When I was in the Fifth grade, lunch time consisted of a group of us who spent that time doing a put down contest. Every day we sat there with one person on one side of the table against a person from the other side. The two would trade put downs until one person ran out of them or someone cried. As kids, we had no idea how dangerous this exercise was. Words are more powerful than we realized. My fear is that some from that group have spent a life time putting others down constantly or worse, putting themselves down. So many people are constantly putting themselves down with their own words.
Jude 1:20 says, “But you, dear friends, must build each other up in your most holy faith” (NLT). That’s a command to do the exact opposite of what we’ve been taught to do. We have to train ourselves to quit looking in the mirror and telling ourselves what’s wrong with us. We have to learn to quit saying what our limitations are and why we can’t do things. Building up involves talking about what you can do and what your qualities are. When you consistently tell yourself the qualities God has given you, you shift the talk track in your mind from negative to positive. You begin to build up rather than tear down.
We need to learn to do this for other people as well. Imagine if you had someone constantly telling you what’s right with you.
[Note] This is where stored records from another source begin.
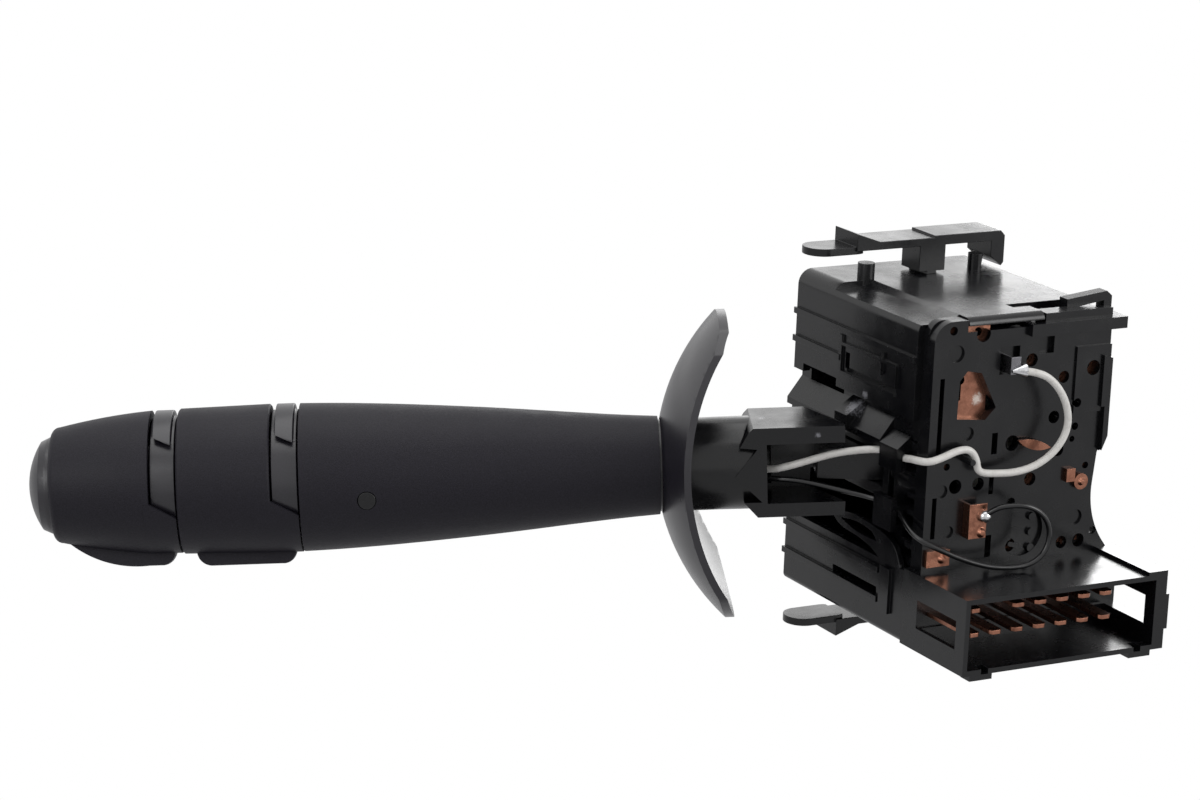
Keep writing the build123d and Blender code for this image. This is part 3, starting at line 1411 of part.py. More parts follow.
# Light collar: tapers to the tip, with its own skirt, pad and a mouth for the horn button
mouth_radius = horn_radius + 0.4
with BuildPart() as light_collar:
    with BuildSketch(lever_plane.offset(fog_end + ring_gap)):
        Circle(light_start_radius)
        Circle(light_start_radius - skirt_thickness, mode=Mode.SUBTRACT)
    extrude(amount=light_start + 1 - fog_end - ring_gap)
    with BuildSketch(side_plane):
        with BuildLine():
            Polyline(
                (fog_end, skirt_low),
                (light_start, skirt_high),
                (light_start + 1, skirt_high),
                (light_start + 1, -2 * fog_radius),
                (fog_end, -2 * fog_radius),
                close=True,
            )
        make_face()
    extrude(amount=fog_radius + 1, both=True, mode=Mode.INTERSECT)
    with BuildSketch(stalk_section):
        with BuildLine():
            Spline(
                (light_start_radius, light_start),
                (light_middle_radius, light_middle),
                (light_end_radius, light_end - 1.5),
            )
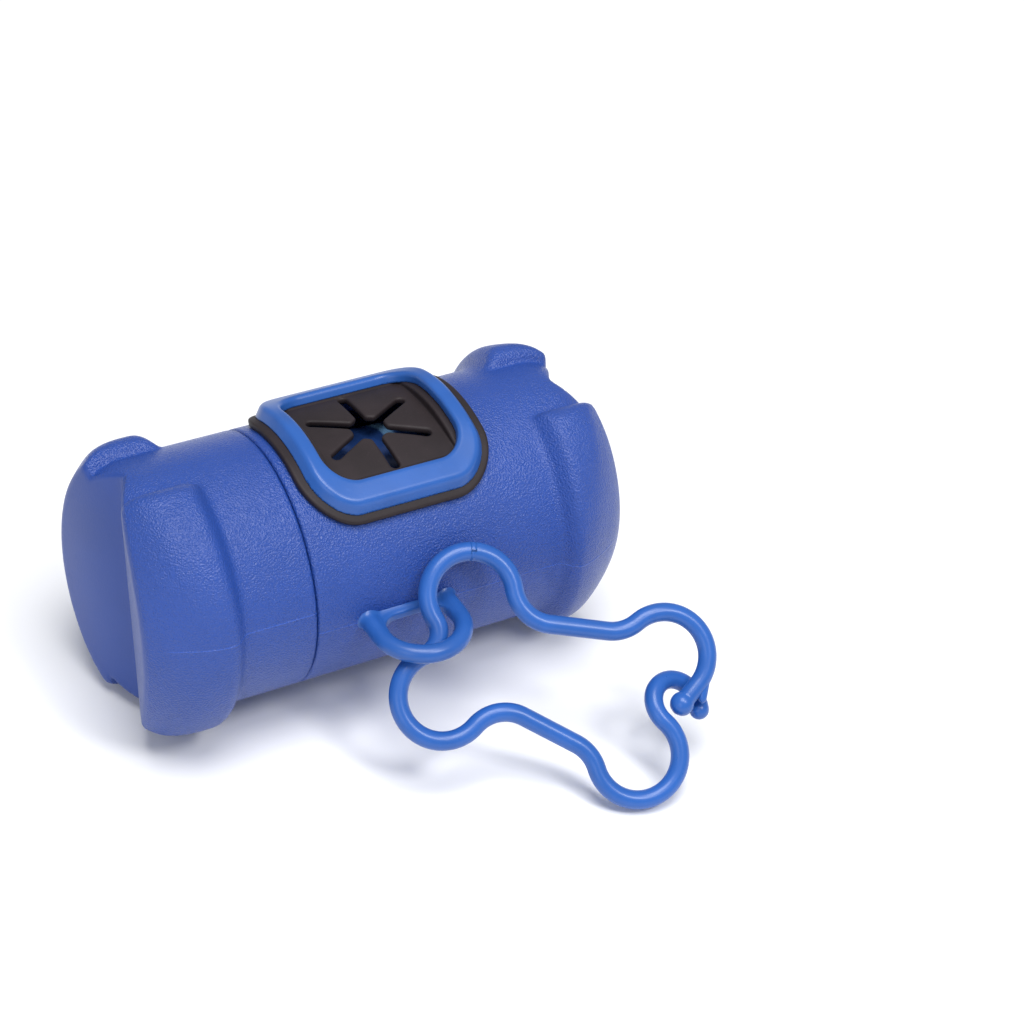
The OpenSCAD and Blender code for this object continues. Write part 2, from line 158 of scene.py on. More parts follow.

That would affect your day and how you see yourself. So why not start it off today? Find someone and build them up today by telling them a God-given quality they have and why it’s important. Building each other up is part of God’s design for community. We all need to be reminded daily of the positive qualities we have and how they affect the world around us. Let’s quit putting ourselves and others down and begin to act the way God intended by building others up.